At Emerson, video shows police first warning students in the alleyway to leave. Students link arms to resist officers, who move forcefully through the crowd and throw some protesters to the ground.

“As the night progressed, it got tenser and tenser. There were just more cops on all sides. It felt like we were being slowly pushed in and crushed,” said Ocean Muir, a sophomore.

“For me, the scariest moment was holding these umbrellas out in case we were tear-gassed, and hearing them come, and hearing their boots on the ground, just pounding into the ground louder than we could chant, and not being able to see a single person,” she said.

Muir said police lifted her by her arms and legs and carried her away. Along with other students, Muir was charged Thursday with trespassing and disorderly conduct.

Emerson College leaders had earlier warned students that the alley has a public right-of-way and city authorities had threatened to take action if the protesters didn’t leave. Emerson canceled classes Thursday, and Boston police said four officers suffered injuries that were not life-threatening during the confrontation.

At USC, tensions were already high after the university canceled a planned commencement speech by the school’s pro-Palestinian valedictorian, citing safety concerns. After scuffles with police early Wednesday, a few dozen demonstrators standing in a circle with locked arms were detained one by one later in the evening.

Officers encircled the dwindling group sitting in defiance of an earlier warning to disperse or be arrested. Beyond the police line, hundreds of onlookers watched as helicopters buzzed overhead. The school closed the campus. One person was arrested on allegations of assault with a deadly weapon, the Los Angeles Police Department said, although it didn’t immediately provide details about the incident.

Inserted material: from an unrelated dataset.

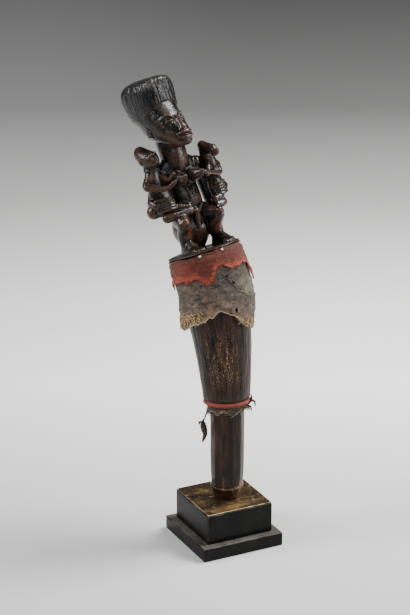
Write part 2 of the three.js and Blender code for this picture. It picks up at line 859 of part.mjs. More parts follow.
/** The child on the mother's right thigh, which sits with its legs folded and reaches for her breast. */
const RIGHT_CHILD = {
  trunk: [
    { z: 43, x: -30, y: 4, a: 7, b: 6 },
    { z: 49, x: -27, y: 3.6, a: 12, b: 8.4 },
    { z: 60, x: -25.8, y: 2.6, a: 12.4, b: 7.8 },
    { z: 70, x: -27, y: 1.8, a: 11.6, b: 7.2 },
    { z: 78, x: -30, y: 0.8, a: 10, b: 6.8 },
    { z: 83, x: -29.4, y: 0.4, a: 9, b: 6.4 },
    { z: 87, x: -28.6, y: 0.5, a: 8, b: 6.2 },
    { z: 96, x: -28.4, y: 1.5, a: 7, b: 6.4 },
  ],
  chin: at(-28.7, 2, 90.6),
  headSize: [1, 1],
  headTurn: 10,
  seat: { place: at(-36.5, 7, 48.2), radius: 7.4 },
  limbs: [
    [
      [at(-35.4, 2.5, 79.4), 4],
      [at(-39.8, -0.5, 73), 4],
      [at(-23, -13, 67.6), 2.6],
      [at(-17.5, -17, 71), 2.3],
    ],
    [[at(-24.6, -2.5, 81), 3.8], [at(-19.5, -9.5, 74.5), 3], [at(-14, -12, 79), 2.2]],
    [[at(-36.3, 7, 48), 6.6], [at(-22, -4, 46), 6], [at(-7, -9.5, 43.2), 4.4]],
    [[at(-7, -10.5, 39.8), 4.2], [at(-27, -9, 39), 4.4], [at(-31.5, -6, 39), 5]],
  ],
};

/** The child on the mother's left thigh, which kneels, looks out over her knee and holds her breast. */
const LEFT_CHILD = {
  trunk: [
    { z: 43, x: 33, y: -2, a: 6.4, b: 6 },
    { z: 48, x: 33, y: -3, a: 7.8, b: 7.4 },
    { z: 56, x: 32, y: -4.4, a: 8.2, b: 6.8 },
    { z: 64, x: 32.2, y: -5.6, a: 8, b: 6.2 },
    { z: 71, x: 32.8, y: -6.6, a: 8.4, b: 6.2 },
    { z: 76, x: 32.4, y: -7.4, a: 7.8, b: 6 },
    { z: 79.5, x: 32, y: -7.6, a: 6.4, b: 5.8 },
    { z: 87, x: 32, y: -7.4, a: 5.8, b: 5.8 },
  ],
  chin: at(35.4, -6.5, 82.2),
  headSize: [0.77, 0.82],
  headTurn: 26,
  seat: { place: at(33.6, 0.6, 47.6), radius: 7 },
  limbs: [
    [[at(39, -7, 75), 3.8], [at(37, -10.5, 66), 3.4], [at(26, -17, 68), 2.5], [at(14, -24, 71.5), 2.2]],
    [[at(27.5, -9, 75), 3.6], [at(22, -15.5, 69), 2.8], [at(17, -21, 68), 2.2]],
    [[at(33, -1, 48.5), 7.2], [at(30, -10, 43.4), 4.6], [at(22.4, -12.5, 42.6), 4.2]],
    [[at(33, -3, 40), 5], [at(31, -11.5, 36.6), 3.8], [at(22.4, -13.4, 36.2), 3.5]],
  ],
};

/** The whole carving as one solid. */
function carving() {
  const crown = [motherHead(), coiffure()].flat(Infinity);
  for (const g of crown) g.rotateZ(rad(HEAD.turn)).translate(0, 0, HEAD.foot);
  const bodies = [disc(), stool(), legs(), trunk(), crown];
  bodies.push(arm(RIGHT_ARM), arm(LEFT_ARM), child(RIGHT_CHILD), child(LEFT_CHILD));
  const whole = fuse(bodies).trimByPlane([0, 0, 1], -FIGURE.discHeight).simplify(0.25);
  // The outer skin alone: any hollow that the forms close in between them is filled.
  return whole.decompose().reduce((a, b) => (a.volume() > b.volume() ? a : b));
}

// Assembly
const wand = new THREE.Group();

/** Adds a piece that is made in the part's own frame. */
function add(name, geometry, material, height = 0) {
  const mesh = meshOf(name, geometry instanceof wasm.Manifold ? geometry : solid(geometry), material);
  mesh.position.z = height;
  wand.add(mesh);
}

add("plinth_slab", board(SLAB), MATERIALS.plinth);
add("plinth_block", board(BLOCK), MATERIALS.plinth, BLOCK_BOTTOM);
add("plinth_top_plate", board(PLATE), MATERIALS.plate, PLATE_BOTTOM);
add("grip", grip(), MATERIALS.grip);
add("horn", horn(), MATERIALS.horn);
add("hide_cuff", hideCuff(), MATERIALS.hide);
add("cloth_band", clothBand(), MATERIALS.cloth);
add("cloth_ring", clothRing(), MATERIALS.cloth);
add("hide_shreds", hideShreds(), MATERIALS.hide);
NAILS.forEach((place, i) => add(`nail_${i + 1}`, nail(place), MATERIALS.nail));

const top = axisFrame(0);
const carvingFrame = new THREE.Group();
carvingFrame.quaternion.setFromRotationMatrix(new THREE.Matrix4().makeBasis(top.x, top.y, top.z));
carvingFrame.position.copy(top.origin);
const figure = meshOf("mother_and_children", carving(), MATERIALS.carving);
figure.rotation.z = rad(FIGURE.turn);
carvingFrame.add(figure);
wand.add(carvingFrame);

export default wand;
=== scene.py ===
"""A dance wand: a carved mother with two children, on a horn wrapped in torn cloth and hide, on a plinth.

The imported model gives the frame. Each sub-assembly is a class that holds its sizes in millimetres, builds its
meshes in place along the wand's bowed axis, and dresses them with procedural finishes.
"""

from __future__ import annotations

import logging
import math
from dataclasses import dataclass, field
from enum import Enum
from typing import Callable, Iterable, Sequence

import bmesh
import bpy
import numpy as np
from mathutils import Matrix, Vector, noise


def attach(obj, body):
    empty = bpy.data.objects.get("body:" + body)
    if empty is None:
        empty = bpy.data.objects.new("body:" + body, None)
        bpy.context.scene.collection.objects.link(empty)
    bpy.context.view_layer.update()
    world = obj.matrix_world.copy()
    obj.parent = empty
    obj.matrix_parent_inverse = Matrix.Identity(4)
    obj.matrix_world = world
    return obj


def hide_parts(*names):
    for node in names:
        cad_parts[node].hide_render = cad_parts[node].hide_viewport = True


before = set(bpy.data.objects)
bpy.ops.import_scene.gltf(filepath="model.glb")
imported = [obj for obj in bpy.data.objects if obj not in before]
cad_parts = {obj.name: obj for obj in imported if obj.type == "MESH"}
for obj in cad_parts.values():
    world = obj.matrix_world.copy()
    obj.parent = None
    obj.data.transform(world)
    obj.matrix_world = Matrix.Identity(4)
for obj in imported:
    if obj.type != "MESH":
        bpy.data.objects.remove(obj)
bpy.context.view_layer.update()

log = logging.getLogger("dance_wand")

MM = 0.001
GAP = 0.3
BODY = "root"
AXIS_STEPS = 401
RINGS_PER_GAP = 4
THINNEST = 0.05
TINY = 1e-9

Place = tuple[float, float, float]
Knots = Sequence[tuple[float, float]]
Joint = tuple[Place, float]
Inputs = dict[str | int, object]
Move = Callable[[np.ndarray], np.ndarray]


class Side(Enum):
    """The mother's own left or right."""

    LEFT = 1
    RIGHT = -1


class Hold(Enum):
    """How a sheet is held."""

    STRETCHED = "stretched"
    GATHERED = "gathered"
    FOLDED = "folded"


# Small numeric helpers


def between(knots: Knots, x: np.ndarray | float) -> np.ndarray:
    """Reads a table of (x, value) knots on the straight lines between them.

    Args:
        knots: The table, in order of x.
        x: Where to read it.

    Returns:
        The values, level beyond both ends.
    """
    table = np.asarray(knots, float)
    return np.interp(x, table[:, 0], table[:, 1])


def smoothstep(x: np.ndarray | float, low: float, high: float) -> np.ndarray:
    """Runs smoothly from 0 at low to 1 at high."""
    t = np.clip((np.asarray(x, float) - low) / (high - low), 0, 1)
    return t * t * (3 - 2 * t)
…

Earlier Wednesday, officers at the University of Texas at Austin aggressively detained dozens of protesters. Hundreds of local and state police — including some on horseback and holding batons — bulldozed into protesters, at one point sending some tumbling into the street. In all, 57 people were jailed and charged with criminal trespass, according to a spokeswoman for the Travis County Sheriff’s Office.

Dane Urquhart, a third-year Texas student, called the police presence and arrests an “overreaction,” adding that the protest would have remained peaceful if the officers hadn’t turned out in force. In a statement, the university’s president, Jay Hartzell, said: “Our rules matter, and they will be enforced. Our university will not be occupied.”

North of USC, protesters at California State Polytechnic University, Humboldt, remained barricaded inside a building for a third day. The school shut down campus through the weekend and made classes virtual.

At Emory University in Atlanta, local and state police swept in to dismantle a camp, although the university said the protesters weren’t students but rather outside activists. Some officers carried semiautomatic weapons, and video shows officers using a stun gun on one protester who they had pinned to the ground. At least 17 people were detained, handcuffed with zip ties and loaded into a police transport van.

Protesters at Emory chanted slogans supporting Palestinians and opposing a public safety training center being built in Atlanta. The two movements are closely entwined in Atlanta, where there has been years of “Stop Cop City” activism that has included attacks on property.

But many colleges, including Harvard University in Massachusetts, were choosing not to take immediate action against protesters who had set up tents, even though they were openly defying campus rules. And some colleges were making new rules, like Northwestern University, which hastily changed its student code of conduct Thursday morning to bar tents on its suburban Chicago campus.

The current wave of protests was inspired by events at Columbia University in New York, where police cleared an encampment and arrested more than 100 people last week, only for students to defiantly put up tents again, in an area where many are set to graduate in front of families in a few weeks. Columbia has said it plans to continue negotiations with protesters through early Friday.